There are some readers that crave this! DC’s pre-Crisis Earth 2 was a clever way of satisfying this minority, Astro City is the way the creators have crafted an entire continuity in a patch-work of time frames, telling a story that’s decades long by focusing on the experiences of different characters at different times.
but I guess DC felt it’s continuing existence threatened to dilute the value of the intellectual property. A huge appeal of

That option’s not really open to the Big 2, with profits from TV, movies, toys, pyjamas and lunch boxes to protect. So what do they do? From time to time they fudge it. Characters get re-set. Old relationships are redefined. Sometimes this works out fine – most people judged the first Crisis on Infinite Earths a success for DC, and Marvel haven’t often had to resort to pacts with the devil.

It probable that Batwoman hasn’t quite got the kind of momentum of Spidey or Superman. There’s certainly nothing to say that she couldn’t become an established player in the DC universe, and one that’s established as married in the way of Sue and Reed. But at some stage she has to reach her state of status quo. After a while the character must age and die, or they’ve got to be re-booted (explicitly or implicitly) to remain credible.

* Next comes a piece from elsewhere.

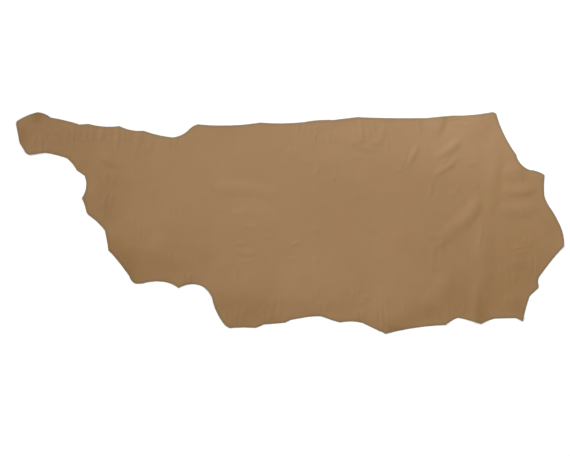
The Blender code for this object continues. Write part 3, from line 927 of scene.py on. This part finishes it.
def grain_material(colours):
    """Dyed full grain: pebbles with fine furrows, pores, wrinkles in the loose parts, mottling,
    with painted shade in the furrows and along the cut edge and patches of painted light and shade.
    """
    material, shader, start = new_material("grain side")
    place = place_of(start)
    # Each point's lightness from the patches: partly the dye's own colour, partly painted light and
    # shade
    tone_and_painted_light = attribute_of(start, "tone_and_painted_light")
    loose = attribute_of(start, "loose")
    edge = attribute_of(start, "edge_distance")

    crooked = warped(place, 0.006, 0.0016)
    pebbles = rise(cells_of(crooked, PEBBLE, "DISTANCE_TO_EDGE"), 0.0, 0.28)
    uneven = warped(place, 0.02, 0.005)
    coarse = rise(cells_of(uneven, COARSE_PEBBLE, "DISTANCE_TO_EDGE"), 0.0, 0.22)
    pores = 1 - rise(cells_of(place, PORE, "F1"), 0.05, 0.2)
    drawn = stretched(warped(place, 0.05, 0.02), 1.0, 3.2)
    wrinkles = rise(abs(noise_of(drawn, WRINKLE, 3.0, 0.55) - 0.5), 0.0, 0.07)
    undulation = noise_of(place, 0.035, 2.0)

    height = (
        pebbles * 0.00007
        + coarse * (0.00004 + 0.00010 * loose)
        - pores * 0.00005
        + wrinkles * (0.00003 + 0.00022 * loose)
        + undulation * 0.0006
    )

    cloud = noise_of(place, 0.30, 3.0, 0.5, 0.4)
    blotch = noise_of(place, 0.07, 4.0, 0.6, 0.3)
    fleck = noise_of(place, 0.009, 3.0, 0.6)
    # How deep each point lies in the furrows between pebbles and in the loose wrinkles; it darkens
    # the lightness there as painted shade, and makes the surface rougher
    furrow = (1 - pebbles) * 0.55 + (1 - coarse) * 0.25 * loose + (1 - wrinkles) * 0.35 * loose
    # Painted shade along the cut edge: a dark line at the very edge and a darker band a few
    # millimetres inside it, both painted shade, and a grey-blue tint of painted shade fading out from
    # 6 to 16 mm in
    rim_shade = 1 - rise(edge, *RIM_FADE)
    rubbed = rise(edge, 0.0005, 0.0035) * rim_shade
    edge_shade = (1 - rise(edge, 0.0, 0.004)) + rubbed
    # Lightness: patches partly of dye and partly of painted light and shade, random mottling, and
    # painted shade in the furrows and along the cut edge
    light = (
        1.0
        + tone_and_painted_light
        + (cloud - 0.5) * 0.10
        + (blotch - 0.5) * 0.09
        + (fleck - 0.5) * 0.07
        - furrow * 0.10
        - edge_shade * 0.05
    )
    colour = mix_colour(
        rise_linear(light, 0.5, 1.5), toned_with_sheen(colours.grain, -0.5), toned_with_sheen(colours.grain, 0.5)
    )
    redden = rise(noise_of(place, 0.16, 2.0, 0.5, 0.5), 0.5, 0.75) * 0.06
    colour = mix_colour(redden, colour, (1.12, 0.96, 0.82, 1.0), "MULTIPLY")
    # The grey-blue tint of painted shade along the cut edge
    colour = mix_colour(rim_shade, colour, RIM_SHADE_TINT, "MULTIPLY")
    roughness = 0.56 + (blotch - 0.5) * 0.12 + furrow * 0.16 + (fleck - 0.5) * 0.06
    set_shader(
        shader,
        start,
        Base_Color=colour,
        Roughness=roughness,
        Specular_IOR_Level=0.35,
        Normal=bump_of(start, height),
    )
    return material


def flesh_material(colours):
    """Suede back: short matted fibres, knife marks and darker veins."""
    material, shader, start = new_material("flesh side")
    place = place_of(start)
    nap = noise_of(stretched(warped(place, 0.01, 0.004), 1.0, 2.0), 0.0011, 4.0, 0.7)
    tufts = noise_of(place, 0.006, 4.0, 0.65, 0.6)
    cloud = noise_of(place, 0.09, 3.0, 0.55, 0.5)
    veins = 1 - rise(abs(noise_of(warped(place, 0.12, 0.05), 0.16, 2.0, 0.5) - 0.5), 0.0, 0.03)
    marks = rise(noise_of(stretched(place, 9.0, 1.0, turn=0.5), 0.012, 2.0, 0.5), 0.62, 0.72)
    light = 1.0 + (nap - 0.5) * 0.34 + (tufts - 0.5) * 0.3 + (cloud - 0.5) * 0.26 - veins * 0.1
    light = light + marks * 0.06
    colour = mix_colour(
        rise_linear(light, 0.5, 1.5), scaled(colours.flesh, 0.5), scaled(colours.flesh, 1.5)
    )
    height = nap * 0.00035 + tufts * 0.0003 + marks * 0.0001 - veins * 0.00015
    set_shader(
        shader,
        start,
        Base_Color=colour,
        Roughness=0.9 + (tufts - 0.5) * 0.1,
        Specular_IOR_Level=0.2,
        Sheen_Weight=0.25,
        Sheen_Roughness=0.6,
        Normal=bump_of(start, height),
    )
    return material


def cut_material(colours):
    """Raw cut: packed fibres in layers along the edge."""
    material, shader, start = new_material("cut edge")
    place = place_of(start)
    fibres = noise_of(stretched(place, 6.0, 6.0), 0.0005, 4.0, 0.7)
    lumps = noise_of(place, 0.0016, 3.0, 0.6)
    light = 1.0 + (fibres - 0.5) * 0.7 + (lumps - 0.5) * 0.5
    colour = mix_colour(
        rise_linear(light, 0.4, 1.6), scaled(colours.cut, 0.5), scaled(colours.cut, 1.6)
    )
    height = fibres * 0.00022 + lumps * 0.00025
    set_shader(
        shader,
        start,
        Base_Color=colour,
        Roughness=0.84 + (lumps - 0.5) * 0.2,
        Specular_IOR_Level=0.25,
        Normal=bump_of(start, height),
    )
    return material


# The finishes in the order of the mesh's materials. A face whose normal rises less than UPRIGHT
# is part of the cut.
GRAIN, FLESH, CUT = range(3)
UPRIGHT = 0.6

# The cut edge's corners are rubbed round where they turn by more than this, in this many steps
CORNER = math.radians(50)
CORNER_STEPS = 2
SMOOTH_UP_TO = math.radians(48)

# The triangles kept are those inside the edge, and points closer than SAME_POINT are one
INSIDE_ONLY = 1
SAME_POINT = 1e-7


def open_sheet(sizes):
    """The flesh side as an open sheet of triangles with its numbers for the materials."""
    edge = np.array(edge_points(sizes.edge_step))
    points = np.vstack([edge, sheet_points(edge, sizes.pitch)])
    loop = list(range(len(edge)))
    places = [Vector(point) for point in points]
    flat, _, faces, *_ = delaunay_2d_cdt(places, [], [loop], INSIDE_ONLY, SAME_POINT)
    flat = np.array(flat)
    edge_away = np.minimum(away_from(tree_of(edge), flat), EDGE_REACH)
    heights = sheet_height(flat, edge_away)
    mesh = bpy.data.meshes.new(NODE + "_leather")
    lifted = np.maximum(heights, 0.0)
    mesh.from_pydata([(x, y, z) for (x, y), z in zip(flat, lifted)], [], faces)
    if sum(face.normal.z for face in mesh.polygons) < 0:
        mesh.flip_normals()
    # The patches' lightness at each point, partly dye and partly painted light and shade
    add_attribute(mesh, "tone_and_painted_light", patch_sum(TONES_AND_PAINTED_LIGHT, flat))
    add_attribute(mesh, "loose", np.clip(patch_sum(LOOSE, flat), 0.0, 1.0))
    add_attribute(mesh, "edge_distance", edge_away)
    add_attribute(mesh, "pressed", np.maximum(heights - lifted, -DEEPEST_PRESS))
    return mesh


def name_sides(mesh):
    """Gives each face the finish of its side: grain above, flesh below, cut between."""
    for face in mesh.polygons:
        if abs(face.normal.z) < UPRIGHT:
            face.material_index = CUT
        else:
            face.material_index = GRAIN if face.normal.z > 0 else FLESH


def press_troughs(mesh):
    """Sinks a trough into the grain side where the sheet itself can't go lower."""
    depth = np.empty(len(mesh.vertices), np.float32)
    mesh.attributes["pressed"].data.foreach_get("value", depth)
    above = {v for face in mesh.polygons if face.material_index == GRAIN for v in face.vertices}
    for number in above:
        mesh.vertices[number].co.z += float(depth[number])
    mesh.attributes.remove(mesh.attributes["pressed"])


class HIDE_OT_leather(bpy.types.Operator):
    """Cut the side of leather, lay it in its folds and give it its three finishes"""

    bl_idname = "hide_looks.leather"
    bl_label = "Lay the Leather"

    def execute(self, context):
        sizes = context.scene.hide_sizes
        colours = context.scene.hide_colours
        mesh = open_sheet(sizes)
        hide = bpy.data.objects.new("side_of_leather", mesh)
        context.scene.collection.objects.link(hide)
        for make in (grain_material, flesh_material, cut_material):
            mesh.materials.append(make(colours))
        apply_modifier(hide, "SOLIDIFY", thickness=sizes.thickness, offset=1.0)
        name_sides(hide.data)
        press_troughs(hide.data)
        apply_modifier(
            hide,
            "BEVEL",
            width=sizes.edge_round,
            segments=CORNER_STEPS,
            limit_method="ANGLE",
            angle_limit=CORNER,
            material=CUT,
        )
        select_only(hide)
        bpy.ops.object.shade_smooth_by_angle(angle=SMOOTH_UP_TO)
        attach(hide, "root")
        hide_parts(NODE)
        return {"FINISHED"}


# The photograph's frame, in pixels: its size, and the middle of the hide's box in it
FRAME_WIDE = 570
FRAME_HIGH = 456
HIDE_MIDDLE = (290.0, 223.0)
HIDE_WIDE = 547.6
FLOOR_SIZE = 60.0
FLOOR_GAP = 0.0002


def place_camera(look):
    """A camera straight above the hide, as far off as the photograph's frame asks."""
    data = bpy.data.cameras.new("camera")
    data.lens = look.lens
    pixel = HIDE_LENGTH / HIDE_WIDE
    frame_width = FRAME_WIDE * pixel
    height = frame_width * data.lens / data.sensor_width
    aside = (FRAME_WIDE / 2 - HIDE_MIDDLE[0]) * pixel
    down = (FRAME_HIGH / 2 - HIDE_MIDDLE[1]) * pixel
    camera = bpy.data.objects.new("camera", data)
    camera.location = (aside, -down, height)
    bpy.context.scene.collection.objects.link(camera)
    bpy.context.scene.camera = camera


def add_light(name, kind, strength):
    """A light of this kind in the scene."""
    data = bpy.data.lights.new(name, kind)
    data.energy = strength
    light = bpy.data.objects.new(name, data)
    bpy.context.scene.collection.objects.link(light)
    return light


def light_studio(look):
    """A soft key light from the back cut's side, a lamp over the croup and even fill."""
    key = add_light("key", "SUN", look.key)
    key.data.angle = look.key_spread
    key.rotation_euler = (-look.key_tilt, 0.0, look.key_turn)
    lamp = add_light("lamp", "AREA", look.lamp)
    lamp.data.size = look.lamp_size
    lamp.location = look.lamp_place
    world = bpy.data.worlds.new("fill")
    world.use_nodes = True
    world.node_tree.nodes["Background"].inputs["Strength"].default_value = look.sky
    world.node_tree.nodes["Background"].inputs["Color"].default_value = (1.0, 1.0, 1.0, 1.0)
    bpy.context.scene.world = world


def floor_material(look):
    """Plain pale paper, with the faintest unevenness."""
    material, shader, start = new_material("floor")
    patchy = noise_of(place_of(start), 0.8, 2.0) * 0.04
    colour = mix_colour(patchy, tuple(look.floor) + (1.0,), (0.8, 0.8, 0.8, 1.0))
    set_shader(shader, start, Base_Color=colour, Roughness=0.9, Specular_IOR_Level=0.1)
    return material


class HIDE_OT_studio(bpy.types.Operator):
    """Lay the pale floor, light it softly and set the camera straight above the hide"""

    bl_idname = "hide_looks.studio"
    bl_label = "Set the Studio"

    def execute(self, context):
        look = context.scene.studio_look
        bpy.ops.object.select_all(action="DESELECT")
        bpy.ops.mesh.primitive_plane_add(size=FLOOR_SIZE, location=(0, 0, -FLOOR_GAP))
        floor = context.active_object
        floor.name = "floor"
        floor.data.materials.append(floor_material(look))
        place_camera(look)
        light_studio(look)
        context.scene.view_settings.view_transform = "Standard"
        return {"FINISHED"}


class HIDE_PT_looks(bpy.types.Panel):
    """The hide's builders and their settings"""

    bl_idname = "HIDE_PT_looks"
    bl_label = "Leather Hide"
    bl_space_type = "VIEW_3D"
    bl_region_type = "UI"
    bl_category = "Leather Hide"

    def draw(self, context):
        for group in (
            context.scene.hide_sizes,
            context.scene.hide_colours,
            context.scene.studio_look,
        ):
            box = self.layout.box()
            for name in group.__annotations__:
                box.prop(group, name)
        self.layout.operator(HIDE_OT_leather.bl_idname)
        self.layout.operator(HIDE_OT_studio.bl_idname)


CLASSES = (
    HideSizes,
    HideColours,
    StudioLook,
    HIDE_OT_leather,
    HIDE_OT_studio,
    HIDE_PT_looks,
)


def register():
    """Registers the classes and gives the scene their settings."""
    for cls in CLASSES:
        bpy.utils.register_class(cls)
    bpy.types.Scene.hide_sizes = PointerProperty(type=HideSizes)
    bpy.types.Scene.hide_colours = PointerProperty(type=HideColours)
    bpy.types.Scene.studio_look = PointerProperty(type=StudioLook)


def unregister():
    """Takes the settings and the classes away again."""
    del bpy.types.Scene.studio_look
    del bpy.types.Scene.hide_colours
    del bpy.types.Scene.hide_sizes
    for cls in reversed(CLASSES):
        bpy.utils.unregister_class(cls)


def main():
    """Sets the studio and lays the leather."""
    register()
    bpy.ops.hide_looks.studio()
    bpy.ops.hide_looks.leather()


if __name__ == "__main__":
    main()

So, it looks like the writers have done their job with the romantic tension in Batwoman: the readership is hungry for her and Maggie to get together. But let Batwoman remain single. In fact, why treat her any differently from Batman? What’s the gain in seeing her domesticated? It’s bound to come at some stage (in fact the furore kind of guarantees it) but it won’t stick even if the current Batwoman incarnation does prove long lived, in fact especially if she’s long-lived. And ff she gets married then she’s stuck in another static situation that’s no more interesting than her previous, and in fact somewhat less.